_Required work_
Copy out the line that contains "Continue the Blender", the line that contains "round one line.", and every line between them, exactly, and nothing else.

_The records_
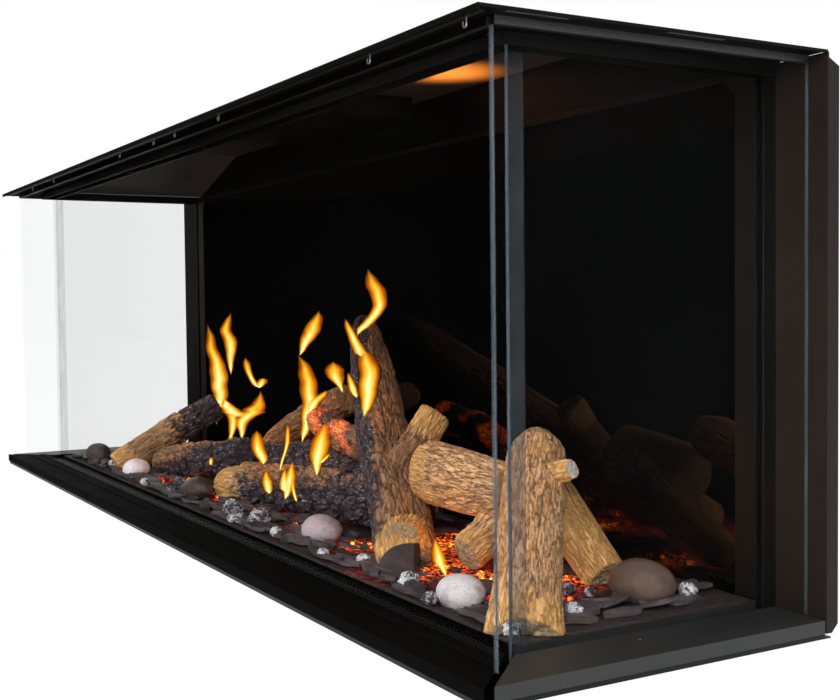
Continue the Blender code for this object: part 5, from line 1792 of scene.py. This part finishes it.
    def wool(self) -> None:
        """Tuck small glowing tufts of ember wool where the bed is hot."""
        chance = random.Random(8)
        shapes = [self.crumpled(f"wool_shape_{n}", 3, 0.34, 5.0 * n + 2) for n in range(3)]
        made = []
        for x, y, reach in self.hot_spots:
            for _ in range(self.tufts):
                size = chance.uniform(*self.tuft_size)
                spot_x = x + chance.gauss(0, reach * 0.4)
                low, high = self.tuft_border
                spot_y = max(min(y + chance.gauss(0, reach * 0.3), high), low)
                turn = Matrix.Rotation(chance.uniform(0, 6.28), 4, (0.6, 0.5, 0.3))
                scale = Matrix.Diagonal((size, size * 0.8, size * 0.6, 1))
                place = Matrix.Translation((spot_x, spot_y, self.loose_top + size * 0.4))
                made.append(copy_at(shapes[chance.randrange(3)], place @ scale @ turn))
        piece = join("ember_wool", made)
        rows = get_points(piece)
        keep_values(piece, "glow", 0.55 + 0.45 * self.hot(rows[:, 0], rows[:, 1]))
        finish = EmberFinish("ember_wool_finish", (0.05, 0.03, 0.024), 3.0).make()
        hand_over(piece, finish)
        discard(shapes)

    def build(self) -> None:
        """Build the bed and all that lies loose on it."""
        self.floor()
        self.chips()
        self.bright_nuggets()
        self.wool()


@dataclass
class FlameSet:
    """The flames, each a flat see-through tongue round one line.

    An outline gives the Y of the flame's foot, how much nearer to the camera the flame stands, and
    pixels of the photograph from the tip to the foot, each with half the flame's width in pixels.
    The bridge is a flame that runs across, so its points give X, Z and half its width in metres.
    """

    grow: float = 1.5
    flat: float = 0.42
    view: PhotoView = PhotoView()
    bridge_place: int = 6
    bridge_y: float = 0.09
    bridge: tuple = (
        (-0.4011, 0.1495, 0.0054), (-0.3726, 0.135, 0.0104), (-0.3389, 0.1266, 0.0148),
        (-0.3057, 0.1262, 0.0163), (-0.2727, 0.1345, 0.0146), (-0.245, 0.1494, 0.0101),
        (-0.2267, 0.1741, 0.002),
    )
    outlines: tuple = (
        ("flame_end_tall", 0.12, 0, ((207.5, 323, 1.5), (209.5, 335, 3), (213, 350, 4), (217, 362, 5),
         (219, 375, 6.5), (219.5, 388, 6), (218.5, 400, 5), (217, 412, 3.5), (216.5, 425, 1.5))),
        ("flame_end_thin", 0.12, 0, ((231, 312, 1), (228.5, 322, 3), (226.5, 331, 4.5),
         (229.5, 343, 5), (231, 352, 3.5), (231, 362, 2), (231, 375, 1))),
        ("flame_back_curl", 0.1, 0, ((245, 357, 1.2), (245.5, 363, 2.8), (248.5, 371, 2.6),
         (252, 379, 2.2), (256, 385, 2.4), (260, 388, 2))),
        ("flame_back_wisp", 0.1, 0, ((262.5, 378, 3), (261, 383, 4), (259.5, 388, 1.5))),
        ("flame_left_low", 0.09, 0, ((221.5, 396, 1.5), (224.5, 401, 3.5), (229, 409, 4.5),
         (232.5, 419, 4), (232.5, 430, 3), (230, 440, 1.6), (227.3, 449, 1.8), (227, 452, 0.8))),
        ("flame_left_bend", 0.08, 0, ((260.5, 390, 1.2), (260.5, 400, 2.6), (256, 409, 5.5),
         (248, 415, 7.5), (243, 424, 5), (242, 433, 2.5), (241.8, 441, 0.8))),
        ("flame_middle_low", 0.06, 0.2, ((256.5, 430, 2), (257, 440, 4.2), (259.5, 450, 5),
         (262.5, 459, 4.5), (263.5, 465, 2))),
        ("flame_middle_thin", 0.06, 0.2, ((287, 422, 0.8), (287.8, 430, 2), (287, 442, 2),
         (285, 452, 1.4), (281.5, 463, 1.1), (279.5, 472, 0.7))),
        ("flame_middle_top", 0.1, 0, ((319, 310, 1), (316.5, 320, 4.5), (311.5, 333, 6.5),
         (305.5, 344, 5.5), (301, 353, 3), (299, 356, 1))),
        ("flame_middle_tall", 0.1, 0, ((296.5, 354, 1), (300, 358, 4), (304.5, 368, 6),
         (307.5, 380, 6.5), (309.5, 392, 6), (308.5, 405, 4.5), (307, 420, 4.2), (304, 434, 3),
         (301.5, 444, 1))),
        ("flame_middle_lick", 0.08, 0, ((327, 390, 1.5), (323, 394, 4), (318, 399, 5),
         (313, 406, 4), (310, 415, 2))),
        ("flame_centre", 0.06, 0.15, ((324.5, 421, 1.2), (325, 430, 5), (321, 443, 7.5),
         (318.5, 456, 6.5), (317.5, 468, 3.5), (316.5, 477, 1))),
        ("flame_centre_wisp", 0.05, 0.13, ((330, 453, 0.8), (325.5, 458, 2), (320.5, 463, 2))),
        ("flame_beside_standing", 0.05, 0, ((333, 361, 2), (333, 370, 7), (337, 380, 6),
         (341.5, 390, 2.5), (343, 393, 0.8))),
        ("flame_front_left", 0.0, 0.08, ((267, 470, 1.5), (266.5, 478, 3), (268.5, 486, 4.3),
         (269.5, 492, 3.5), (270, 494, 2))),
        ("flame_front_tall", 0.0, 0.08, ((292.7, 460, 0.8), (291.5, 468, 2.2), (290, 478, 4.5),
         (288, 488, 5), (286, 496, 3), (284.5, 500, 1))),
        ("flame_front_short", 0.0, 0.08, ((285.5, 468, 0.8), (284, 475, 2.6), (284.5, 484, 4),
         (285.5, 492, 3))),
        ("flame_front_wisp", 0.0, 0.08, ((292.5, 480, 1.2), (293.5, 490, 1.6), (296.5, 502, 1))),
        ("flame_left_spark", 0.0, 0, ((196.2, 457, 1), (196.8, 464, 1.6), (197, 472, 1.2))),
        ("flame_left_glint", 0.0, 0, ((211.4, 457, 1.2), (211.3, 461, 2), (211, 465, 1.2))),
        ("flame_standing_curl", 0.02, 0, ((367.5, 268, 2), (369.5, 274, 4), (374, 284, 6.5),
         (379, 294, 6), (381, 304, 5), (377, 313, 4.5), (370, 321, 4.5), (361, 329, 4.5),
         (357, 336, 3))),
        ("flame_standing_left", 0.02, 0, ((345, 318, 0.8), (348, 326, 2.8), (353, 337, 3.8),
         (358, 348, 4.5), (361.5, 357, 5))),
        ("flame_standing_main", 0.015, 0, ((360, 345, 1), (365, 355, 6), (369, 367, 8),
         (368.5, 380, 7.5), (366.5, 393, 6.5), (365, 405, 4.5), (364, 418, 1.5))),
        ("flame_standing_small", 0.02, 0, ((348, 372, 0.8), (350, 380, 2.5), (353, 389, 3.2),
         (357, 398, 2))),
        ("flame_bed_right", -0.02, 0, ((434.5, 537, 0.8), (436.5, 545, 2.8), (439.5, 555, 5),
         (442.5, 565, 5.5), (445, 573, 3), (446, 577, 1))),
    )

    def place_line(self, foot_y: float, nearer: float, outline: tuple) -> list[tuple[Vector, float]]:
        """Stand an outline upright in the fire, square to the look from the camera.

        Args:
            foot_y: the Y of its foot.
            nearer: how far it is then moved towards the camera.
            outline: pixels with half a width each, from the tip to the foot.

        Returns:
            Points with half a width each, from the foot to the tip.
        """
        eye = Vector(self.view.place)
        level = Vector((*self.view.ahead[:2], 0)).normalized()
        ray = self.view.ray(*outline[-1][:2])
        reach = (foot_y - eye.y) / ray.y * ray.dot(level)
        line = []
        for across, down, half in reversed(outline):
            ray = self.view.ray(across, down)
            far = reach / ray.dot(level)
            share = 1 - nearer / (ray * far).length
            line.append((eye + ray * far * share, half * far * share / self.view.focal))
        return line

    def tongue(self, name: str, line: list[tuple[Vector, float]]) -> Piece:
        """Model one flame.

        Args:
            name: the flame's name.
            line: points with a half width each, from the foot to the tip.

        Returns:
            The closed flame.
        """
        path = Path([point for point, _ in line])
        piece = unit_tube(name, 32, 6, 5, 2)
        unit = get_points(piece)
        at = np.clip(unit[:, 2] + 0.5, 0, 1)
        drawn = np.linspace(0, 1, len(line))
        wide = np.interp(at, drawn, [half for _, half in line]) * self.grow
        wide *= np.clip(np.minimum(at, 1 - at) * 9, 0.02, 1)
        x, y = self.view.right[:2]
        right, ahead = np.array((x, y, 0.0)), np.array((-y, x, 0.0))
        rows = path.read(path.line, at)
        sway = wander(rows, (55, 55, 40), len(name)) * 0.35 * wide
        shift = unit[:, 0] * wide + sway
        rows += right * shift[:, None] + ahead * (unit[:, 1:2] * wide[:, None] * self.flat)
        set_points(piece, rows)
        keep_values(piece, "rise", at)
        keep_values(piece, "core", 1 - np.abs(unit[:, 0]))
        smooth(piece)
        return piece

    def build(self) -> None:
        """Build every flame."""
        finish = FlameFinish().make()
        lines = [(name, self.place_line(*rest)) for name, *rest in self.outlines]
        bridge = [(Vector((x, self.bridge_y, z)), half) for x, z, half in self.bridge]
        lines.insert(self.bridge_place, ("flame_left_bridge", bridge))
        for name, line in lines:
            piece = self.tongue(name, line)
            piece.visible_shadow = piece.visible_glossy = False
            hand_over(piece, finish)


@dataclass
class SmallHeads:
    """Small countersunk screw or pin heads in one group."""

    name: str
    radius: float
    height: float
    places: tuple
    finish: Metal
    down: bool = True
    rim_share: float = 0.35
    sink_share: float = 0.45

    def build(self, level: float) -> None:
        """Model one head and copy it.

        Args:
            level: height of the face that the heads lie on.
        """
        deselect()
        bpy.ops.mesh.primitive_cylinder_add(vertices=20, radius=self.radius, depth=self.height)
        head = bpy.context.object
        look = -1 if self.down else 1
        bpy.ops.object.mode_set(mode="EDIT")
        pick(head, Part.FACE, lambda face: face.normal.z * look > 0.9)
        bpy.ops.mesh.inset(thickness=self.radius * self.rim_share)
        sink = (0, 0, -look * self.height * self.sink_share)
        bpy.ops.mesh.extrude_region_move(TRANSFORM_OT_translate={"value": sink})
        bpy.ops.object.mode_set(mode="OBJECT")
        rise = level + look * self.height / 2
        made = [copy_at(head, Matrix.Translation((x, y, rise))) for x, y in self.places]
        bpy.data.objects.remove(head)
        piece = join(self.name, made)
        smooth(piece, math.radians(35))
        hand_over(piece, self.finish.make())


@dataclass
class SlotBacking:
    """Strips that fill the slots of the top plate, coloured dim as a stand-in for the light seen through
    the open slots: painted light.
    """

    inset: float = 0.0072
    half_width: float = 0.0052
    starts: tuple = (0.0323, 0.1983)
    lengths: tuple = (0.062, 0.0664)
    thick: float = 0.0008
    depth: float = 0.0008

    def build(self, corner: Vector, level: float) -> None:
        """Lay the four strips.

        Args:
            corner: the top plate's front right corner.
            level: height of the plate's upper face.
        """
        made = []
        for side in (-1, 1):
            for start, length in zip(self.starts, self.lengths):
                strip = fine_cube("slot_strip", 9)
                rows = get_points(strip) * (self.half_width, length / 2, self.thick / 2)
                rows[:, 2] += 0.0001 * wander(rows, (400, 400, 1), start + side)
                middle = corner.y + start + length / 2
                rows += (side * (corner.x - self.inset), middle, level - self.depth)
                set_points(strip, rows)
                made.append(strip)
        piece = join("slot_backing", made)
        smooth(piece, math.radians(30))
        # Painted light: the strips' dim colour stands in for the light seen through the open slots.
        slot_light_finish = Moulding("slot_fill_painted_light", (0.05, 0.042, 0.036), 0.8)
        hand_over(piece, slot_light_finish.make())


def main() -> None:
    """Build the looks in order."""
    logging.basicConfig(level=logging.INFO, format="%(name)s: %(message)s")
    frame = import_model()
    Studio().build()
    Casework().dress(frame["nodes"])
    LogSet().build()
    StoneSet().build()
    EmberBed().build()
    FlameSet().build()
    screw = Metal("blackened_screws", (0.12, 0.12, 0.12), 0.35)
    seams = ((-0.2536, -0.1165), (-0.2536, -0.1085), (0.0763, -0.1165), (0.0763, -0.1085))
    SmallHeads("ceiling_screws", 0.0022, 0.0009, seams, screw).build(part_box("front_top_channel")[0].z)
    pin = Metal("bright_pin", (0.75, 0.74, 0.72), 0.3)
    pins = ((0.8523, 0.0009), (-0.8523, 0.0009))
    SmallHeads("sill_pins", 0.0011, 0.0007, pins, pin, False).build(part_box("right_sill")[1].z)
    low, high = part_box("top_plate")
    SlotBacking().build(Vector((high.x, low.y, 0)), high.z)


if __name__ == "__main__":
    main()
--
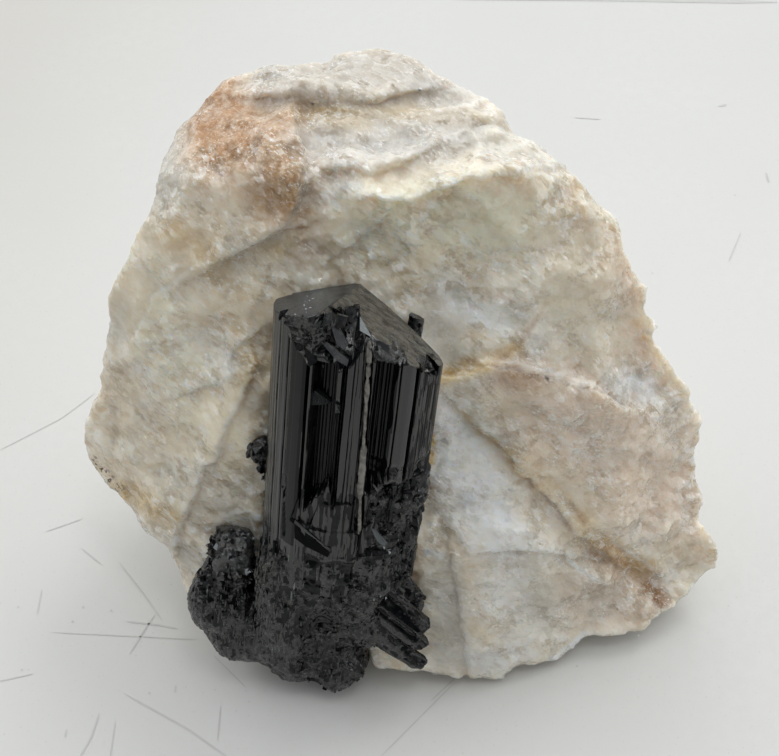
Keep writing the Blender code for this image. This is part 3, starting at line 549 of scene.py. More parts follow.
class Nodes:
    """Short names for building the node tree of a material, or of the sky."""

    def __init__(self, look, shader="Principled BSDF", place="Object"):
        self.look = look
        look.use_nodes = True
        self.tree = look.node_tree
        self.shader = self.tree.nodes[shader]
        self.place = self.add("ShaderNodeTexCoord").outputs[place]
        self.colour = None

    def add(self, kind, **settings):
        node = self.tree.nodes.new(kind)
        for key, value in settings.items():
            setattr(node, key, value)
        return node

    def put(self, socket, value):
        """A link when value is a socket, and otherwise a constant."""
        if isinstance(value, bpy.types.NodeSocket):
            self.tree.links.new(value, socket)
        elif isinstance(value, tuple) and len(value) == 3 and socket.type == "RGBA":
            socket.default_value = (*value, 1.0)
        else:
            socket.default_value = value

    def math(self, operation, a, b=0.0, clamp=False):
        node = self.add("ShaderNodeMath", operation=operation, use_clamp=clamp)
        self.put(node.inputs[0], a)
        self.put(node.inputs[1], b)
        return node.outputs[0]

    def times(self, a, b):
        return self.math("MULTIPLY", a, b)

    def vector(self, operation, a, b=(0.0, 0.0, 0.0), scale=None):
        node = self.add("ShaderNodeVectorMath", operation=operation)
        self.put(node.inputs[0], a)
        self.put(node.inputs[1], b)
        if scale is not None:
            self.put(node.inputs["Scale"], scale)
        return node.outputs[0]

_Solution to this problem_
Continue the Blender code for this object: part 5, from line 1792 of scene.py. This part finishes it.
    def wool(self) -> None:
        """Tuck small glowing tufts of ember wool where the bed is hot."""
        chance = random.Random(8)
        shapes = [self.crumpled(f"wool_shape_{n}", 3, 0.34, 5.0 * n + 2) for n in range(3)]
        made = []
        for x, y, reach in self.hot_spots:
            for _ in range(self.tufts):
                size = chance.uniform(*self.tuft_size)
                spot_x = x + chance.gauss(0, reach * 0.4)
                low, high = self.tuft_border
                spot_y = max(min(y + chance.gauss(0, reach * 0.3), high), low)
                turn = Matrix.Rotation(chance.uniform(0, 6.28), 4, (0.6, 0.5, 0.3))
                scale = Matrix.Diagonal((size, size * 0.8, size * 0.6, 1))
                place = Matrix.Translation((spot_x, spot_y, self.loose_top + size * 0.4))
                made.append(copy_at(shapes[chance.randrange(3)], place @ scale @ turn))
        piece = join("ember_wool", made)
        rows = get_points(piece)
        keep_values(piece, "glow", 0.55 + 0.45 * self.hot(rows[:, 0], rows[:, 1]))
        finish = EmberFinish("ember_wool_finish", (0.05, 0.03, 0.024), 3.0).make()
        hand_over(piece, finish)
        discard(shapes)

    def build(self) -> None:
        """Build the bed and all that lies loose on it."""
        self.floor()
        self.chips()
        self.bright_nuggets()
        self.wool()


@dataclass
class FlameSet:
    """The flames, each a flat see-through tongue round one line.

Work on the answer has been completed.